[begin Data]

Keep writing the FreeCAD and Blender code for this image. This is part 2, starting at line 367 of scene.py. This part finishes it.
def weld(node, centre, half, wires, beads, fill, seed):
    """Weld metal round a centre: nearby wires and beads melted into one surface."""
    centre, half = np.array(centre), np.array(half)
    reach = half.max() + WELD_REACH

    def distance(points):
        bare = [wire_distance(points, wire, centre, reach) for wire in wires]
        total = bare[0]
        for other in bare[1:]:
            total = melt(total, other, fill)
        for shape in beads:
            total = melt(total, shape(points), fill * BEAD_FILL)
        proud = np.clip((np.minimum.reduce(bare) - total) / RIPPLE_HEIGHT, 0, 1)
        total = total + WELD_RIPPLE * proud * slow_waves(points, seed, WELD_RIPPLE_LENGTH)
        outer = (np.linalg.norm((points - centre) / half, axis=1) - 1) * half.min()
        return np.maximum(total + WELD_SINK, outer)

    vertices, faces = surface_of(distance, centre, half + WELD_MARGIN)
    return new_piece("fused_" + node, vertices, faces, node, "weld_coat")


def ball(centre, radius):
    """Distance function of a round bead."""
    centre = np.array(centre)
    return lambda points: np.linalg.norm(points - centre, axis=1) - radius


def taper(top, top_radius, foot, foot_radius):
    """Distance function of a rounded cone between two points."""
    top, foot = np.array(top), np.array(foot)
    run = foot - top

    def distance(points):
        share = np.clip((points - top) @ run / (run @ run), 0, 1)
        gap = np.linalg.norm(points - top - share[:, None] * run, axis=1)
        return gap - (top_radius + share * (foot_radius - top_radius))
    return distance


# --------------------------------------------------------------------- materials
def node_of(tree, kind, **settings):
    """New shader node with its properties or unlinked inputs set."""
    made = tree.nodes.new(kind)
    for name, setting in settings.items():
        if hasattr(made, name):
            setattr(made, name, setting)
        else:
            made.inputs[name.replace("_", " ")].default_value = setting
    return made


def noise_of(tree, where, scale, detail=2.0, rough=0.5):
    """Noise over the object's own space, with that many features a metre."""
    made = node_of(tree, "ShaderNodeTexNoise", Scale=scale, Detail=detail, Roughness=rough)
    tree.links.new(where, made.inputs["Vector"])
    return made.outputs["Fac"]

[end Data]

Exercise details -> Repeat the material above in full, keeping every word.

Answer to this task ->
Keep writing the FreeCAD and Blender code for this image. This is part 2, starting at line 367 of scene.py. This part finishes it.
def weld(node, centre, half, wires, beads, fill, seed):
    """Weld metal round a centre: nearby wires and beads melted into one surface."""
    centre, half = np.array(centre), np.array(half)
    reach = half.max() + WELD_REACH

    def distance(points):
        bare = [wire_distance(points, wire, centre, reach) for wire in wires]
        total = bare[0]
        for other in bare[1:]:
            total = melt(total, other, fill)
        for shape in beads:
            total = melt(total, shape(points), fill * BEAD_FILL)
        proud = np.clip((np.minimum.reduce(bare) - total) / RIPPLE_HEIGHT, 0, 1)
        total = total + WELD_RIPPLE * proud * slow_waves(points, seed, WELD_RIPPLE_LENGTH)
        outer = (np.linalg.norm((points - centre) / half, axis=1) - 1) * half.min()
        return np.maximum(total + WELD_SINK, outer)

    vertices, faces = surface_of(distance, centre, half + WELD_MARGIN)
    return new_piece("fused_" + node, vertices, faces, node, "weld_coat")


def ball(centre, radius):
    """Distance function of a round bead."""
    centre = np.array(centre)
    return lambda points: np.linalg.norm(points - centre, axis=1) - radius


def taper(top, top_radius, foot, foot_radius):
    """Distance function of a rounded cone between two points."""
    top, foot = np.array(top), np.array(foot)
    run = foot - top

    def distance(points):
        share = np.clip((points - top) @ run / (run @ run), 0, 1)
        gap = np.linalg.norm(points - top - share[:, None] * run, axis=1)
        return gap - (top_radius + share * (foot_radius - top_radius))
    return distance


# --------------------------------------------------------------------- materials
def node_of(tree, kind, **settings):
    """New shader node with its properties or unlinked inputs set."""
    made = tree.nodes.new(kind)
    for name, setting in settings.items():
        if hasattr(made, name):
            setattr(made, name, setting)
        else:
            made.inputs[name.replace("_", " ")].default_value = setting
    return made


def noise_of(tree, where, scale, detail=2.0, rough=0.5):
    """Noise over the object's own space, with that many features a metre."""
    made = node_of(tree, "ShaderNodeTexNoise", Scale=scale, Detail=detail, Roughness=rough)
    tree.links.new(where, made.inputs["Vector"])
    return made.outputs["Fac"]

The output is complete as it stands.